◆ **Exercise goal**: Please quote the material exactly, every line of it.
━━ Given records ━━
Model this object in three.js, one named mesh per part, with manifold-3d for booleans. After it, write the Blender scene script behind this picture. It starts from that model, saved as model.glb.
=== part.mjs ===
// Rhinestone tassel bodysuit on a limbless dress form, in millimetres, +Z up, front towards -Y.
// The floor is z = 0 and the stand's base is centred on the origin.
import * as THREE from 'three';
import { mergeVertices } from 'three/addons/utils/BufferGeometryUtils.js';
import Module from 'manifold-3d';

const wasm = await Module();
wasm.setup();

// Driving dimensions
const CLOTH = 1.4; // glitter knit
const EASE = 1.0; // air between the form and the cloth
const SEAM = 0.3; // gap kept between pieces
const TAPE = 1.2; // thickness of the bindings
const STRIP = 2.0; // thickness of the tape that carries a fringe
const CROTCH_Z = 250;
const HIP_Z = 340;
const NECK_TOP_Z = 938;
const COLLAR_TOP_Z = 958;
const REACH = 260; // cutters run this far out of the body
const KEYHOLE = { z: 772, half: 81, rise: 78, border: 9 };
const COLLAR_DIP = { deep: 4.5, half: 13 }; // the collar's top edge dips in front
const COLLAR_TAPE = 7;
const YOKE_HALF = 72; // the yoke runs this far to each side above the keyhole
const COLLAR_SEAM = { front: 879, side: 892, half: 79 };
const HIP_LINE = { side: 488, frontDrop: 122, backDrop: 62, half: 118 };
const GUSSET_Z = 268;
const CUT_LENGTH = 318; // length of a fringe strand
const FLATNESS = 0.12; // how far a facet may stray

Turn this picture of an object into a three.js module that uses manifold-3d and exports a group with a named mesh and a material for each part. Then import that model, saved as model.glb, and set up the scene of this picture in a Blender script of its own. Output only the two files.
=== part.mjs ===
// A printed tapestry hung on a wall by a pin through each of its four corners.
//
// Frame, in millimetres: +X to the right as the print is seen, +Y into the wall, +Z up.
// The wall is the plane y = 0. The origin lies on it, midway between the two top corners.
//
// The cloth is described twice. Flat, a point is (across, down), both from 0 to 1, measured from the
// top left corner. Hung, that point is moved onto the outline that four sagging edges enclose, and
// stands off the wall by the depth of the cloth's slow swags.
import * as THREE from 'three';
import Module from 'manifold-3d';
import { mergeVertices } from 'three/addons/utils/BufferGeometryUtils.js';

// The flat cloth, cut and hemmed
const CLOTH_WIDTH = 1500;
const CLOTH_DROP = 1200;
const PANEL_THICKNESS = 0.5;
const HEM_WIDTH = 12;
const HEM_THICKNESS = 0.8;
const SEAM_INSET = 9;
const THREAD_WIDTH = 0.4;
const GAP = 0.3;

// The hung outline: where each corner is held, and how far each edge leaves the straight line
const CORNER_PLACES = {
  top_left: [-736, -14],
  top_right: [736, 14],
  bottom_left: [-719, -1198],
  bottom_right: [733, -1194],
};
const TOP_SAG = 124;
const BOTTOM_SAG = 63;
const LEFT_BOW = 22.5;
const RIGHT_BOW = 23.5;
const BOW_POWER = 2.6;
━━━
◆ **The result**:
Model this object in three.js, one named mesh per part, with manifold-3d for booleans. After it, write the Blender scene script behind this picture. It starts from that model, saved as model.glb.
=== part.mjs ===
// Rhinestone tassel bodysuit on a limbless dress form, in millimetres, +Z up, front towards -Y.
// The floor is z = 0 and the stand's base is centred on the origin.
import * as THREE from 'three';
import { mergeVertices } from 'three/addons/utils/BufferGeometryUtils.js';
import Module from 'manifold-3d';

const wasm = await Module();
wasm.setup();

// Driving dimensions
const CLOTH = 1.4; // glitter knit
const EASE = 1.0; // air between the form and the cloth
const SEAM = 0.3; // gap kept between pieces
const TAPE = 1.2; // thickness of the bindings
const STRIP = 2.0; // thickness of the tape that carries a fringe
const CROTCH_Z = 250;
const HIP_Z = 340;
const NECK_TOP_Z = 938;
const COLLAR_TOP_Z = 958;
const REACH = 260; // cutters run this far out of the body
const KEYHOLE = { z: 772, half: 81, rise: 78, border: 9 };
const COLLAR_DIP = { deep: 4.5, half: 13 }; // the collar's top edge dips in front
const COLLAR_TAPE = 7;
const YOKE_HALF = 72; // the yoke runs this far to each side above the keyhole
const COLLAR_SEAM = { front: 879, side: 892, half: 79 };
const HIP_LINE = { side: 488, frontDrop: 122, backDrop: 62, half: 118 };
const GUSSET_Z = 268;
const CUT_LENGTH = 318; // length of a fringe strand
const FLATNESS = 0.12; // how far a facet may stray

Turn this picture of an object into a three.js module that uses manifold-3d and exports a group with a named mesh and a material for each part. Then import that model, saved as model.glb, and set up the scene of this picture in a Blender script of its own. Output only the two files.
=== part.mjs ===
// A printed tapestry hung on a wall by a pin through each of its four corners.
//
// Frame, in millimetres: +X to the right as the print is seen, +Y into the wall, +Z up.
// The wall is the plane y = 0. The origin lies on it, midway between the two top corners.
//
// The cloth is described twice. Flat, a point is (across, down), both from 0 to 1, measured from the
// top left corner. Hung, that point is moved onto the outline that four sagging edges enclose, and
// stands off the wall by the depth of the cloth's slow swags.
import * as THREE from 'three';
import Module from 'manifold-3d';
import { mergeVertices } from 'three/addons/utils/BufferGeometryUtils.js';

// The flat cloth, cut and hemmed
const CLOTH_WIDTH = 1500;
const CLOTH_DROP = 1200;
const PANEL_THICKNESS = 0.5;
const HEM_WIDTH = 12;
const HEM_THICKNESS = 0.8;
const SEAM_INSET = 9;
const THREAD_WIDTH = 0.4;
const GAP = 0.3;

// The hung outline: where each corner is held, and how far each edge leaves the straight line
const CORNER_PLACES = {
  top_left: [-736, -14],
  top_right: [736, 14],
  bottom_left: [-719, -1198],
  bottom_right: [733, -1194],
};
const TOP_SAG = 124;
const BOTTOM_SAG = 63;
const LEFT_BOW = 22.5;
const RIGHT_BOW = 23.5;
const BOW_POWER = 2.6;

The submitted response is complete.